Silver Birch is fine to burn if it is what you have, but you will probably need nearly twice as many cords of wood compared to denser logs such as oak. Birch firewood is likely to be cheaper to buy than other hardwoods, because it is a low value timber and often cut during woodland thinnings.

Other Silver Birch Products?

Birch Sap

If you have a few large silver birch trees you could also try making your own birch syrup or wine from the sap. As with sugar maples drill a hole in the trunk in winter and drive in a spigot so that you can catch the flowing spring sap. Birch sap is fairly high in sugars (around 1% by volume but this varies through the year and from tree to tree), although substantially less than maples (around 2%).

While it can be drunk directly from the tree it can also be fermented to make a mild alcoholic wine, or condensed by heating to make a delicately flavoured syrup, similar to maple syrup.
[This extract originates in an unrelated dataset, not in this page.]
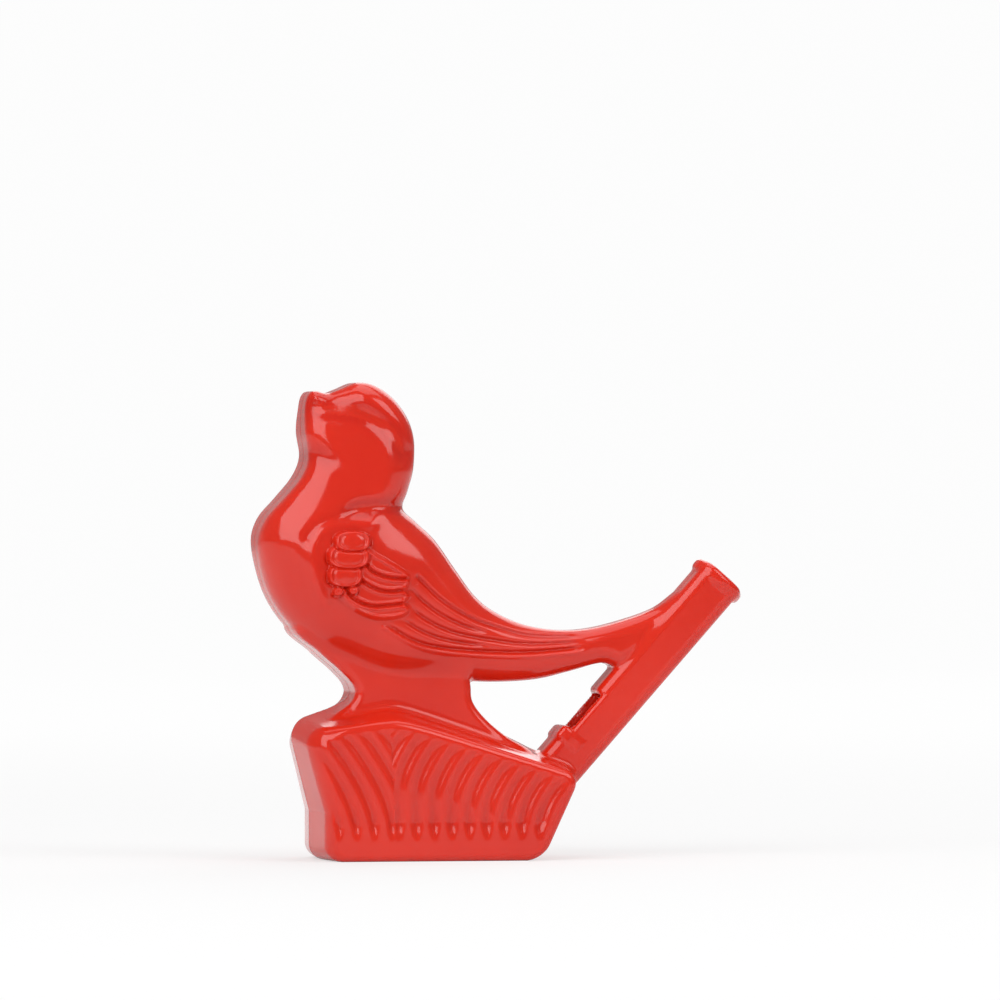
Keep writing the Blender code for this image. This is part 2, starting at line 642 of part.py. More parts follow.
def mirrored(mesh, name):
    """A copy of the mesh on the other side of the parting plane."""
    copy = mesh.copy()
    copy.name = name
    model = bmesh.new()
    model.from_mesh(copy)
    bmesh.ops.scale(model, vec=(1, -1, 1), verts=model.verts)
    bmesh.ops.reverse_faces(model, faces=model.faces)
    model.to_mesh(copy)
    model.free()
    return copy


def red_plastic(name):
    material = bpy.data.materials.new(name)
    material.use_nodes = True
    shader = material.node_tree.nodes["Principled BSDF"]
    shader.inputs["Base Color"].default_value = PLASTIC
    shader.inputs["Roughness"].default_value = PLASTIC_ROUGHNESS
    shader.inputs["Metallic"].default_value = 0.0
    return material


def add_shell(name, mesh):
    mesh.materials.clear()
    mesh.materials.append(red_plastic(name + "_plastic"))
    mesh.shade_smooth()
    mesh.set_sharp_from_angle(angle=math.radians(SHARP_ANGLE))
    shell = bpy.data.objects.new(name, mesh)
    bpy.context.scene.collection.objects.link(shell)


def main():
    for old in list(bpy.data.objects):
        bpy.data.objects.remove(old)
    left = parted(thinned(half_mesh("left_shell")))
    right = mirrored(left, "right_shell")
    add_shell("left_shell", left)
    add_shell("right_shell", right)


main()
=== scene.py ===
"""Looks of a bird water whistle on a tree stump: two glossy moulded shells on a pale stage."""

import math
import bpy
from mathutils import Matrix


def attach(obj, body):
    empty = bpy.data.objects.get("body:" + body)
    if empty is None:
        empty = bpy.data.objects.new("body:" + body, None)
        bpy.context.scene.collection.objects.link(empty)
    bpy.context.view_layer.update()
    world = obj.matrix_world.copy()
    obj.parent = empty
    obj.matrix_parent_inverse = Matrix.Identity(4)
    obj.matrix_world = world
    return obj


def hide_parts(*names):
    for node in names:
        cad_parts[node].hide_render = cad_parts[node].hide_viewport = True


bl_info = {
    "name": "Bird water whistle",
    "version": (1, 0, 0),
    "blender": (4, 5, 0),
    "location": "3D View > Sidebar > Whistle",
    "description": "Moulds the two shells of a bird water whistle and sets a pale stage round them",
    "category": "Add Mesh",
}

import bmesh
import bpy
import numpy as np
from mathutils import Vector

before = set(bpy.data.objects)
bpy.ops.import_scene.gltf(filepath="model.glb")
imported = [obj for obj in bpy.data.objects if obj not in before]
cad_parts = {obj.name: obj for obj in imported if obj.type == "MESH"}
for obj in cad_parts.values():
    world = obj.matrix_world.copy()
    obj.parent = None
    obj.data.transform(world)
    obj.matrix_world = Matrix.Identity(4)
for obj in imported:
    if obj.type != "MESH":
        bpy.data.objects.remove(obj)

# The form's lengths are in millimetres and its angles in degrees. MIDDLE_X is moved to the origin
TO_METRES = 0.001
MIDDLE_X = 0.33
WALL = 1.4

# Net over the form: how its samples are settled, its points snapped and its corners shaded
SETTLE = 0.02
SETTLE_ROUNDS = 3
FLAT_SNAP = 0.03
SHARP_ANGLE = 40
NORMAL_TRUST = 24
SNAP = 1e-6
SLOPE_STEP = 0.01
LEAST_STEEPNESS = 0.2

# Strip by the parting plane that isn't refined, and the zone of the tail that is
SEAM_ZONE = 0.5
TAIL_ZONE = (
    (-22.5, 40.0), (-14.5, 49.5), (-8.0, 44.0), (1.0, 39.0), (12.0, 37.6), (17.0, 37.6), (17.0, 33.0),
    (4.0, 32.5), (-4.0, 32.6), (-12.0, 33.4),
)

# Stump
STUMP_HALF_DEPTH = 12.0
STUMP_EDGE = 1.1
STUMP_SIDE_EDGE = 4.2
STUMP_SIDE_ZONE = 8.0
STUMP_CORNER = 2.6
STUMP_SHOULDER = 3.2
STUMP_LEFT = -34.1
STUMP_LEFT_HEIGHT = 20.0
STUMP_LEFT_LEAN = 0.25
STUMP_LEFT_FOOT = 8.0
STUMP_RIGHT = 12.9
STUMP_RIGHT_LEAN = 0.46
STUMP_RIGHT_HEIGHT = 13.5
STUMP_SIDE_DRAFT = 0.10
STUMP_PEAK_X = -18.5
STUMP_PEAK_HEIGHT = 28.2
STUMP_PEAK_ROUND = 2.5
STUMP_PEAK_FALL_LEFT = 0.36
STUMP_PEAK_FALL_RIGHT = 0.42
STUMP_FRONT_HEIGHT = 23.2
STUMP_FRONT_FALL_LEFT = 0.16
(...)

If you are interested in learning how to tap trees for their sap you could try The Maple Syrup Book. While it is obviously written for those with the luxury of sugar maples, many of the techniques and recipes transfer well to silver birch.

Utensil Carving

Silver birch carves and splits easily and has a beautiful sweet scent and pale colour. Provided you choose a piece without knots it makes great stock wood for carving wooden spoons, spatulas and other utensils. With a bit of practice and the right tools I can now knock up a servicable eating spoon in about 45 minutes, all you need is a basic bushcraft knife, a simple folding saw, and a spoon gouge. None of the tools are expensive and provide endless opportunities for making useful and beautiful implements.

I wrote recently about some spoon carving that we did down in Elfric Woods

Fire starting

When outdoors silver birch is one of the most reliable firestarters available - bark contains large amounts of flammable oils and it is easy to collect large bundles of very dry, very fine (match stick size) twigs from the ground beneath it, and from caught up in the lower branches.

Glue from the resin

Collecting bark and heating can yield a sticky liquid resin. Boiling it down makes a strong and water proof glue which Native American's used routinely when making and repairing birch bark canoes. Mixed with ground charcoal it makes an excellent and portable firelighter.